Her professional standing reflects the seriousness of that achievement. Mozzone is a Signature Member of the Pastel Society of America and holds Master Circle designation from the International Association of Pastel Societies, honors associated with sustained excellence and high accomplishment. These recognitions are not isolated titles but evidence of years spent refining craft across demanding mediums. They also place her within a larger community of artists committed to figurative and pastel traditions while pushing those traditions forward. What distinguishes her path is that technical recognition has never overshadowed emotional purpose. Skill remains in service of experience. Whether working in pastel or oil, she uses material knowledge to evoke sunlight on skin, the pressure of water, or the softness of submerged silence. Her career demonstrates that mastery is not merely command over tools, but the ability to make those tools carry feeling with clarity and grace.

Bodies Beneath the Surface

A defining shift in Mozzone’s career began in 2011 during an afternoon at a swimming pool. Watching her daughter beneath the water, she noticed ribbons of sunlight sliding across the surface while the child’s form bent and changed through motion and refraction. What might have passed as a brief family moment became a lasting artistic revelation. She began photographing the scene as reference material, captivated by how water could transform the familiar body into something fluid, fractured, and radiant. From that experience emerged her celebrated Fractured Light series, a body of work that has remained central to her practice. The series gave structure to questions she had long pursued about observation and beauty, while opening new concerns with motherhood, memory, and time. By returning again and again to the pool environment, she found a subject that continually renews itself. Every movement of water creates another arrangement of light, another temporary image ready to disappear.

Within these paintings, the figure is rarely presented as conventional portraiture. Identity is often softened, with faces obscured, turned away, or made secondary to gesture and atmosphere. This choice shifts attention from individual likeness to shared human experience. A swimmer beneath the surface may suggest childhood freedom, introspection, vulnerability, or the strange calm of suspension. The body becomes a vessel for memory rather than a record of one person. Viewers may recall their own sensations: bubbles rushing past the ears, muffled sound underwater, sunlight flickering across arms, or the altered proportions of limbs seen through moving water. Such associations help explain the broad appeal of her work. It invites recognition without requiring personal narrative. Mozzone understands that anonymity can create intimacy when handled with care. By withholding specifics, she allows emotional access, turning private scenes into images that belong to many people at once.

Water itself functions as more than setting. In Mozzone’s art, it carries symbolic weight linked to life, cleansing, danger, renewal, and the passage of time. It can cradle the body or unsettle it, conceal form or illuminate it. Bubbles often appear as recurring motifs, suggesting rising thoughts, impulses, or unseen energies moving upward through the composition. Beneath the surface, time seems briefly altered. Motion slows, sound dims, and ordinary experience becomes suspended. This makes the pool an ideal stage for reflection in every sense of the word.
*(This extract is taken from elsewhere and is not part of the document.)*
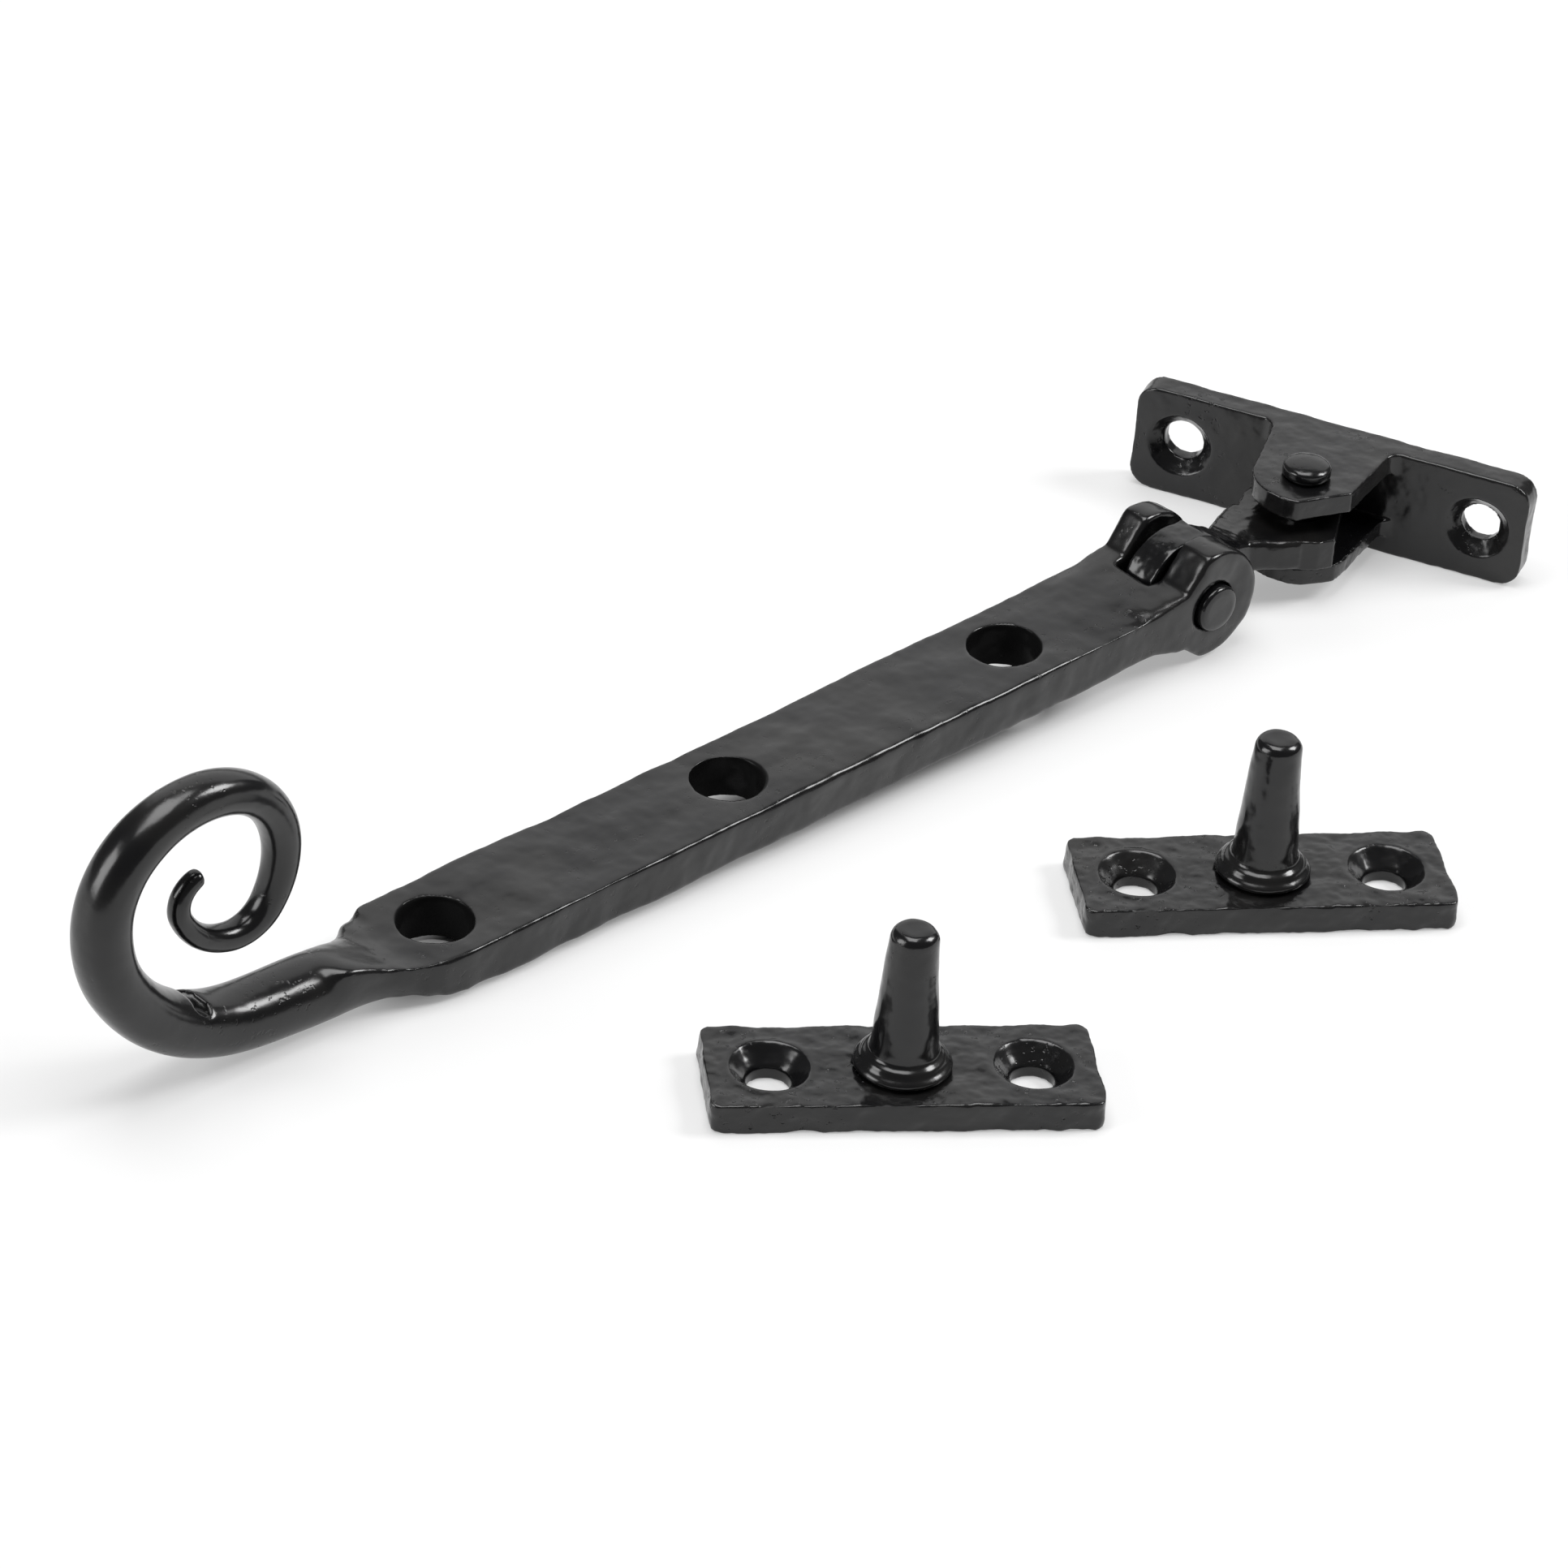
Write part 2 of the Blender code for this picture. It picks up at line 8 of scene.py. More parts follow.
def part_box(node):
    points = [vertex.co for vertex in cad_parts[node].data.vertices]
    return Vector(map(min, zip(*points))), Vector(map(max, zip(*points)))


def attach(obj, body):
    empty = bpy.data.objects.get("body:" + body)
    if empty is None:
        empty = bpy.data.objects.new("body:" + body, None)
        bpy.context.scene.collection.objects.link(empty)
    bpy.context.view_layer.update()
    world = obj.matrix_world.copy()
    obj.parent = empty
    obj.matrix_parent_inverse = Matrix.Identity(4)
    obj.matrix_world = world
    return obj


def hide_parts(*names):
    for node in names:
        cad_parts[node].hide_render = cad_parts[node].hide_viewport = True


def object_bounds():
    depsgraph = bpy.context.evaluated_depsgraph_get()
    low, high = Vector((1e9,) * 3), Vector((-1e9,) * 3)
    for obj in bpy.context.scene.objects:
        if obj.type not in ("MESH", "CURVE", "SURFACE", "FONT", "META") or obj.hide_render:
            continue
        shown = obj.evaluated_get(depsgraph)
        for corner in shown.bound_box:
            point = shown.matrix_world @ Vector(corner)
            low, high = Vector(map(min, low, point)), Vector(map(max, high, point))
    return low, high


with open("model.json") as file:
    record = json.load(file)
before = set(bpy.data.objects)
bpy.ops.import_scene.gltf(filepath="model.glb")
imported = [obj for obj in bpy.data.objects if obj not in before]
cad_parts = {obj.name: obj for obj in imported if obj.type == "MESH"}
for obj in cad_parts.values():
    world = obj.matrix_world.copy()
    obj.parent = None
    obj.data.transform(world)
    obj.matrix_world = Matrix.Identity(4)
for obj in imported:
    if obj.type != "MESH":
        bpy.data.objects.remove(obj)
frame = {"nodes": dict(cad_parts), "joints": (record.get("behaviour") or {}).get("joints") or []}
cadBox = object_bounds()
print("frame loaded:", sorted(frame["nodes"]))

mm = 0.001
joints = {joint["name"]: joint for joint in frame["joints"]}
crossAxis = Vector(joints["link_hinge"]["pos_m"])          # cross rivet through the fork
uprightAxis = Vector(joints["bracket_swivel"]["pos_m"])    # upright rivet through the bracket


# ---- small helpers for working by hand in code

def deselectAll():
    if bpy.context.object and bpy.context.object.mode != "OBJECT":
        bpy.ops.object.mode_set(mode="OBJECT")
    bpy.ops.object.select_all(action="DESELECT")


def activate(obj):
    deselectAll()
    obj.select_set(True)
    bpy.context.view_layer.objects.active = obj


def addBlock(name, low, high):
    deselectAll()
    low, high = Vector(low), Vector(high)
    bpy.ops.mesh.primitive_cube_add(size=1, location=(low + high) / 2, scale=high - low)
    obj = bpy.context.object
    obj.name = name
    bpy.ops.object.transform_apply(location=True, rotation=True, scale=True)
    return obj


def addDrum(name, radius, low, high, place=(0, 0, 0), axis="Z", sides=64, topRadius=None):
    # a cylinder or cone whose length runs from low to high along its axis
    deselectAll()
    place = Vector(place)
    along = Vector((0, 1, 0)) if axis == "Y" else Vector((0, 0, 1))
    turn = (-math.pi / 2, 0, 0) if axis == "Y" else (0, 0, 0)
    bpy.ops.mesh.primitive_cone_add(
        vertices=sides, radius1=radius, radius2=radius if topRadius is None else topRadius,
        depth=high - low, location=place + along * (low + high) / 2, rotation=turn)
    obj = bpy.context.object
    obj.name = name
    bpy.ops.object.transform_apply(location=True, rotation=True, scale=True)
    return obj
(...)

Light enters, breaks apart, and reforms into shifting patterns that animate skin and space alike. Through these elements, Mozzone turns water into a psychological landscape where transformation feels natural. Her paintings do not simply depict swimmers. They explore how environments change consciousness, how perception bends, and how moments of everyday life can become charged with mystery.

Michele Poirier Mozzone: Teaching, Recognition, and Lasting Presence

Beyond the studio, Mozzone has played an important role as an educator, sharing both practical knowledge and ways of seeing with new generations of artists. Since 2013, she has taught painting at the Providence Art Club, an institution long associated with artistic life in New England. She also previously instructed at the Rhode Island School of Design, where rigorous expectations align with her own disciplined approach. Teaching complements rather than distracts from her personal practice. The act of explaining composition, color relationships, and observation often sharpens an artist’s own understanding, and her career suggests that exchange has been fruitful. Students encounter not only a skilled technician but a painter committed to curiosity and sustained inquiry. Her example demonstrates that serious art can emerge from close attention to everyday experience. In classrooms and studios alike, she has helped affirm that painting remains a living language capable of renewal through careful practice.

Her artwork has reached audiences through solo, two-person, and juried exhibitions across the United States, including venues in New York, Massachusetts, Connecticut, Rhode Island, and Maine. Such geographic range indicates a practice that resonates beyond one local scene while remaining rooted in personal vision. Publications have also brought her images to wider attention. Her work has appeared in International Artist Magazine, Pastel Journal, Create! Magazine, and Artists & Illustrators, introducing viewers and readers to paintings where realism meets transformation. These appearances matter not simply as markers of prestige, but because reproduction extends the life of images centered on brief and passing moments. Even on the printed page, the shimmer of her subjects remains compelling. Recognition across exhibitions and publications confirms that Mozzone’s themes speak broadly. Many artists paint water or figures, yet few combine them with such sensitivity to memory, sensation, and luminous change.

Across decades of work, a consistent question has guided Mozzone: how can fleeting experience be held within a lasting image? Her answer lies in paintings that preserve motion without freezing it, and emotion without overstating it. She approaches everyday scenes not as trivial incidents but as sites of wonder waiting to be noticed. A child in a pool, sunlight crossing skin, a body half-seen through blue depths, all become worthy of sustained attention. This perspective gives her art lasting relevance. In an age of speed and distraction, she asks viewers to linger with subtleties that might otherwise go unseen. The paintings reward that patience through layered color, shifting form, and emotional resonance that unfolds gradually. Michele Poirier Mozzone has built a body of work that honors the transient while resisting disappearance, showing how beauty often arrives in motion and remains through art.